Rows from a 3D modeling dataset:
____________
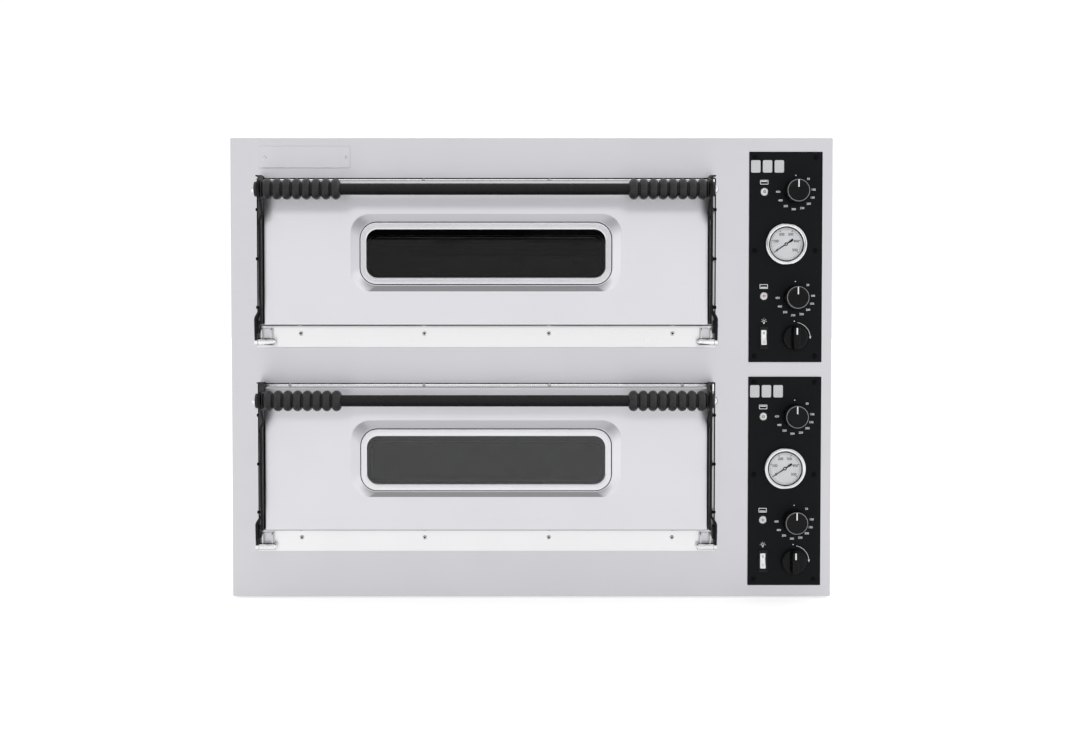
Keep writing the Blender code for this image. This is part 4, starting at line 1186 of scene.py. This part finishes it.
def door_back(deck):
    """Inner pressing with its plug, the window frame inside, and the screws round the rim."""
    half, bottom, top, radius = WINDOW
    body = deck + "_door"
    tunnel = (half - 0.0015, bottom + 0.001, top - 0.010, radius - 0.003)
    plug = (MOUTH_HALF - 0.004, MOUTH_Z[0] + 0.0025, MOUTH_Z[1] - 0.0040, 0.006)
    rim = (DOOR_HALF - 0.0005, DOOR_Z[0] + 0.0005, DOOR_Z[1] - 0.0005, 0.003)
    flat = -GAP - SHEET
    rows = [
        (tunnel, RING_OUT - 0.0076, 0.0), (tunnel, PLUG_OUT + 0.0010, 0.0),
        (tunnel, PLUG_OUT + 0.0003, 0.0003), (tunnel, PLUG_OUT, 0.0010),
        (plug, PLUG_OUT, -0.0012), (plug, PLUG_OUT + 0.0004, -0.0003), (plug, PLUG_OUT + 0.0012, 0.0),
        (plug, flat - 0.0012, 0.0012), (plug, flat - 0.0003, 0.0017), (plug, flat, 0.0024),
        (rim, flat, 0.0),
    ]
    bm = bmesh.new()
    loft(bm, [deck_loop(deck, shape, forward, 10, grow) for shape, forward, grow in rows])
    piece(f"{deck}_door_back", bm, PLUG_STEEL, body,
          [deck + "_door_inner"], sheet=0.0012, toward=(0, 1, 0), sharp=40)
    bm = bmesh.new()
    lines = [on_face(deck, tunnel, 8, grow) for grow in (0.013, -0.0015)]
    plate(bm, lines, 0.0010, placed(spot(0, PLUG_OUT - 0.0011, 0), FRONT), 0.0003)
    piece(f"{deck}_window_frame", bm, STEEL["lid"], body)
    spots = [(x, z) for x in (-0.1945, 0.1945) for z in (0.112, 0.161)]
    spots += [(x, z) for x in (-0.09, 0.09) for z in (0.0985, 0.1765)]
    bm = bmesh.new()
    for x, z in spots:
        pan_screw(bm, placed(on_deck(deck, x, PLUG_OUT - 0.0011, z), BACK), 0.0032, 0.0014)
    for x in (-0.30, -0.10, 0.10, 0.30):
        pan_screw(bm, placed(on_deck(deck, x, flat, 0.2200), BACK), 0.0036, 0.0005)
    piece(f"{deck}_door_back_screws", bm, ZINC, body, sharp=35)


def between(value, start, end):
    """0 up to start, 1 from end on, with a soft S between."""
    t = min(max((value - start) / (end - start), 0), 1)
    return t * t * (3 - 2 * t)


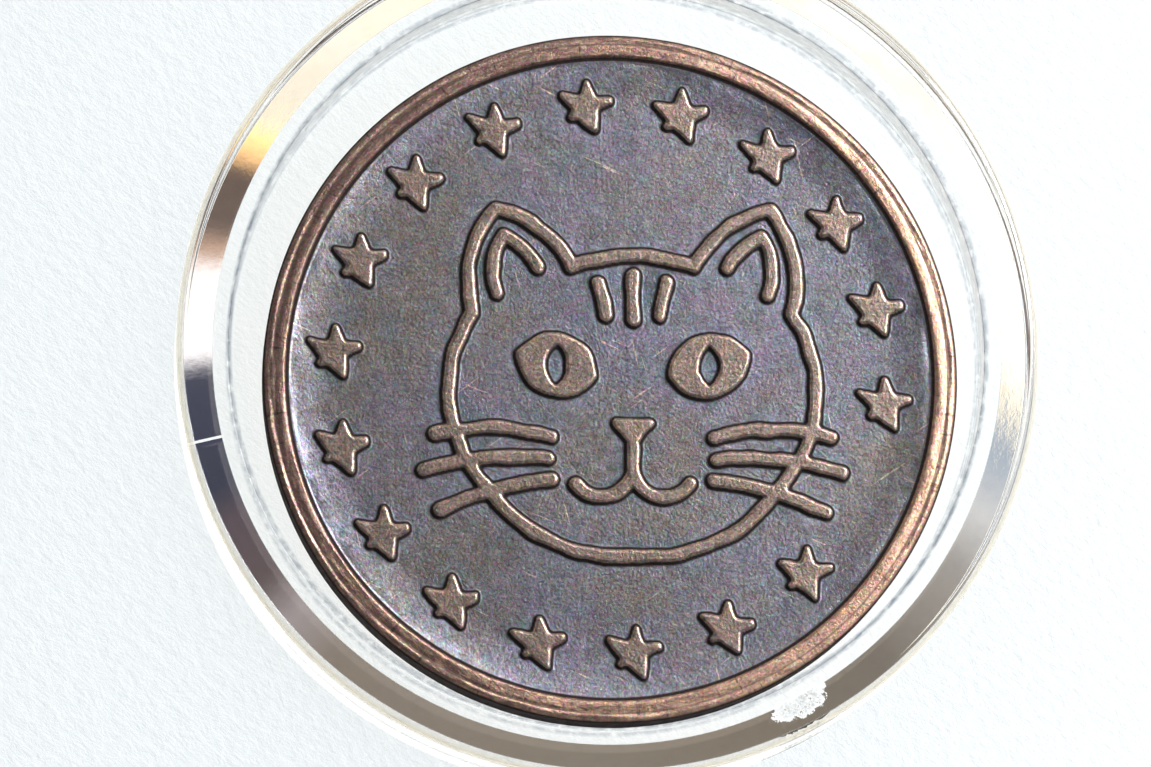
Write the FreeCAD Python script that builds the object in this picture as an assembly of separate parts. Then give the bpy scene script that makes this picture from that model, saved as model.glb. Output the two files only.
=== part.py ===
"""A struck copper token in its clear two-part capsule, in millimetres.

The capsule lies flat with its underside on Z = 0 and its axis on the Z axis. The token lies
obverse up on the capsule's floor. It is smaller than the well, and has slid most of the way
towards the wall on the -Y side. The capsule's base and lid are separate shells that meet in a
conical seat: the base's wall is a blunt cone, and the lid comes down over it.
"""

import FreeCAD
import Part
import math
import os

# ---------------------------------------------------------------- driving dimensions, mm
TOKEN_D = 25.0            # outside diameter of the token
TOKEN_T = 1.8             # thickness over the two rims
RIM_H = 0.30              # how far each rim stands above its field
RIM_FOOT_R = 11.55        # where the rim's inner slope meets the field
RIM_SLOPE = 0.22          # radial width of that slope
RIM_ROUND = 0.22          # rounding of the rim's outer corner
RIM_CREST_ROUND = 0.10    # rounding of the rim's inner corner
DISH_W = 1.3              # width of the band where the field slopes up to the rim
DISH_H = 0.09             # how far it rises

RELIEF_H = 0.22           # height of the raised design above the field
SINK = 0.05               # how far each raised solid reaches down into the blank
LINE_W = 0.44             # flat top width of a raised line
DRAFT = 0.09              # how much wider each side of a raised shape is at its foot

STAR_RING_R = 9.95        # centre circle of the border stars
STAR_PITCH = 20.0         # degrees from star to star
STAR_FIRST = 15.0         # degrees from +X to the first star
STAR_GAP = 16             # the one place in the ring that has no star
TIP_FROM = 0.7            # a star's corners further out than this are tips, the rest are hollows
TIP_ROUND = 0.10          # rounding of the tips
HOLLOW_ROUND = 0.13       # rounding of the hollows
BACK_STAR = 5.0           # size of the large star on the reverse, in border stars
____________
### Instructions to follow
Please restate the whole listing word for word.

### Correct response
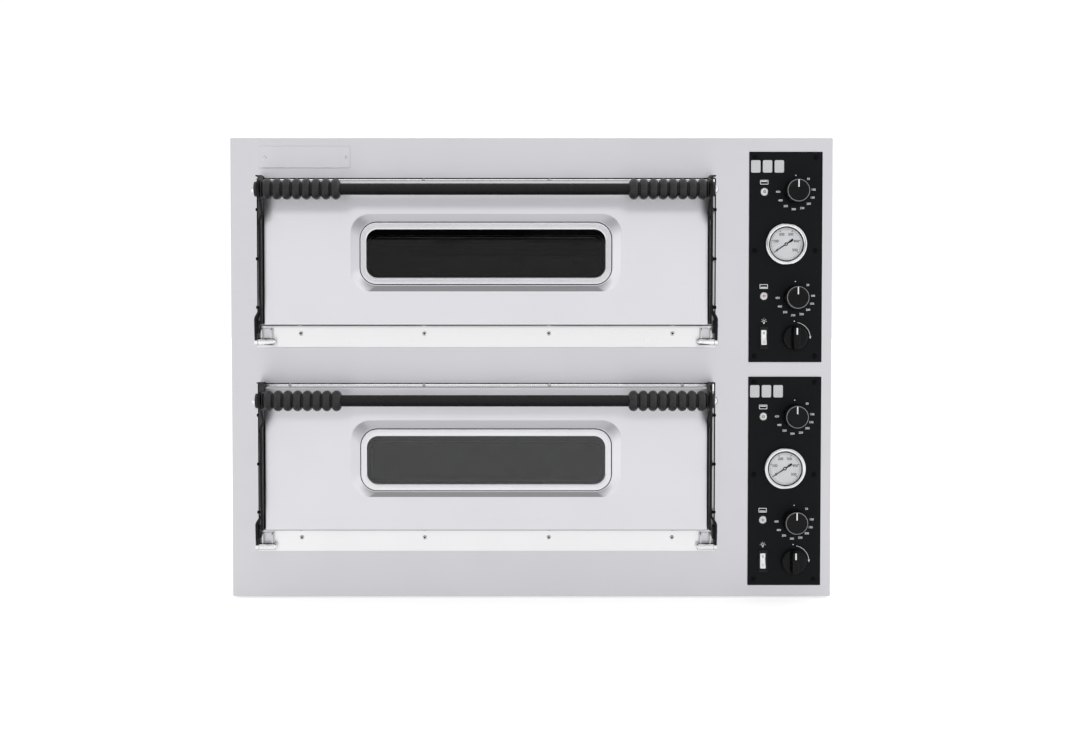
Keep writing the Blender code for this image. This is part 4, starting at line 1186 of scene.py. This part finishes it.
def door_back(deck):
    """Inner pressing with its plug, the window frame inside, and the screws round the rim."""
    half, bottom, top, radius = WINDOW
    body = deck + "_door"
    tunnel = (half - 0.0015, bottom + 0.001, top - 0.010, radius - 0.003)
    plug = (MOUTH_HALF - 0.004, MOUTH_Z[0] + 0.0025, MOUTH_Z[1] - 0.0040, 0.006)
    rim = (DOOR_HALF - 0.0005, DOOR_Z[0] + 0.0005, DOOR_Z[1] - 0.0005, 0.003)
    flat = -GAP - SHEET
    rows = [
        (tunnel, RING_OUT - 0.0076, 0.0), (tunnel, PLUG_OUT + 0.0010, 0.0),
        (tunnel, PLUG_OUT + 0.0003, 0.0003), (tunnel, PLUG_OUT, 0.0010),
        (plug, PLUG_OUT, -0.0012), (plug, PLUG_OUT + 0.0004, -0.0003), (plug, PLUG_OUT + 0.0012, 0.0),
        (plug, flat - 0.0012, 0.0012), (plug, flat - 0.0003, 0.0017), (plug, flat, 0.0024),
        (rim, flat, 0.0),
    ]
    bm = bmesh.new()
    loft(bm, [deck_loop(deck, shape, forward, 10, grow) for shape, forward, grow in rows])
    piece(f"{deck}_door_back", bm, PLUG_STEEL, body,
          [deck + "_door_inner"], sheet=0.0012, toward=(0, 1, 0), sharp=40)
    bm = bmesh.new()
    lines = [on_face(deck, tunnel, 8, grow) for grow in (0.013, -0.0015)]
    plate(bm, lines, 0.0010, placed(spot(0, PLUG_OUT - 0.0011, 0), FRONT), 0.0003)
    piece(f"{deck}_window_frame", bm, STEEL["lid"], body)
    spots = [(x, z) for x in (-0.1945, 0.1945) for z in (0.112, 0.161)]
    spots += [(x, z) for x in (-0.09, 0.09) for z in (0.0985, 0.1765)]
    bm = bmesh.new()
    for x, z in spots:
        pan_screw(bm, placed(on_deck(deck, x, PLUG_OUT - 0.0011, z), BACK), 0.0032, 0.0014)
    for x in (-0.30, -0.10, 0.10, 0.30):
        pan_screw(bm, placed(on_deck(deck, x, flat, 0.2200), BACK), 0.0036, 0.0005)
    piece(f"{deck}_door_back_screws", bm, ZINC, body, sharp=35)


def between(value, start, end):
    """0 up to start, 1 from end on, with a soft S between."""
    t = min(max((value - start) / (end - start), 0), 1)
    return t * t * (3 - 2 * t)


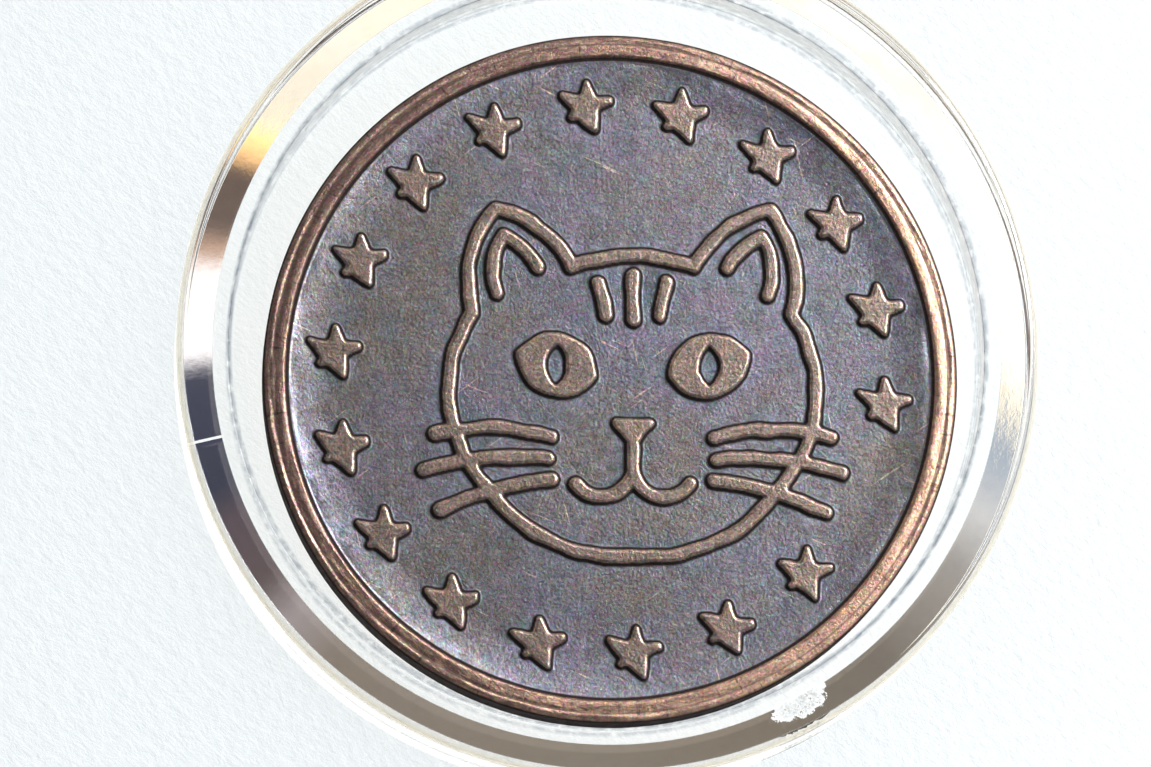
Write the FreeCAD Python script that builds the object in this picture as an assembly of separate parts. Then give the bpy scene script that makes this picture from that model, saved as model.glb. Output the two files only.
=== part.py ===
"""A struck copper token in its clear two-part capsule, in millimetres.

The capsule lies flat with its underside on Z = 0 and its axis on the Z axis. The token lies
obverse up on the capsule's floor. It is smaller than the well, and has slid most of the way
towards the wall on the -Y side. The capsule's base and lid are separate shells that meet in a
conical seat: the base's wall is a blunt cone, and the lid comes down over it.
"""

import FreeCAD
import Part
import math
import os

# ---------------------------------------------------------------- driving dimensions, mm
TOKEN_D = 25.0            # outside diameter of the token
TOKEN_T = 1.8             # thickness over the two rims
RIM_H = 0.30              # how far each rim stands above its field
RIM_FOOT_R = 11.55        # where the rim's inner slope meets the field
RIM_SLOPE = 0.22          # radial width of that slope
RIM_ROUND = 0.22          # rounding of the rim's outer corner
RIM_CREST_ROUND = 0.10    # rounding of the rim's inner corner
DISH_W = 1.3              # width of the band where the field slopes up to the rim
DISH_H = 0.09             # how far it rises

RELIEF_H = 0.22           # height of the raised design above the field
SINK = 0.05               # how far each raised solid reaches down into the blank
LINE_W = 0.44             # flat top width of a raised line
DRAFT = 0.09              # how much wider each side of a raised shape is at its foot

STAR_RING_R = 9.95        # centre circle of the border stars
STAR_PITCH = 20.0         # degrees from star to star
STAR_FIRST = 15.0         # degrees from +X to the first star
STAR_GAP = 16             # the one place in the ring that has no star
TIP_FROM = 0.7            # a star's corners further out than this are tips, the rest are hollows
TIP_ROUND = 0.10          # rounding of the tips
HOLLOW_ROUND = 0.13       # rounding of the hollows
BACK_STAR = 5.0           # size of the large star on the reverse, in border stars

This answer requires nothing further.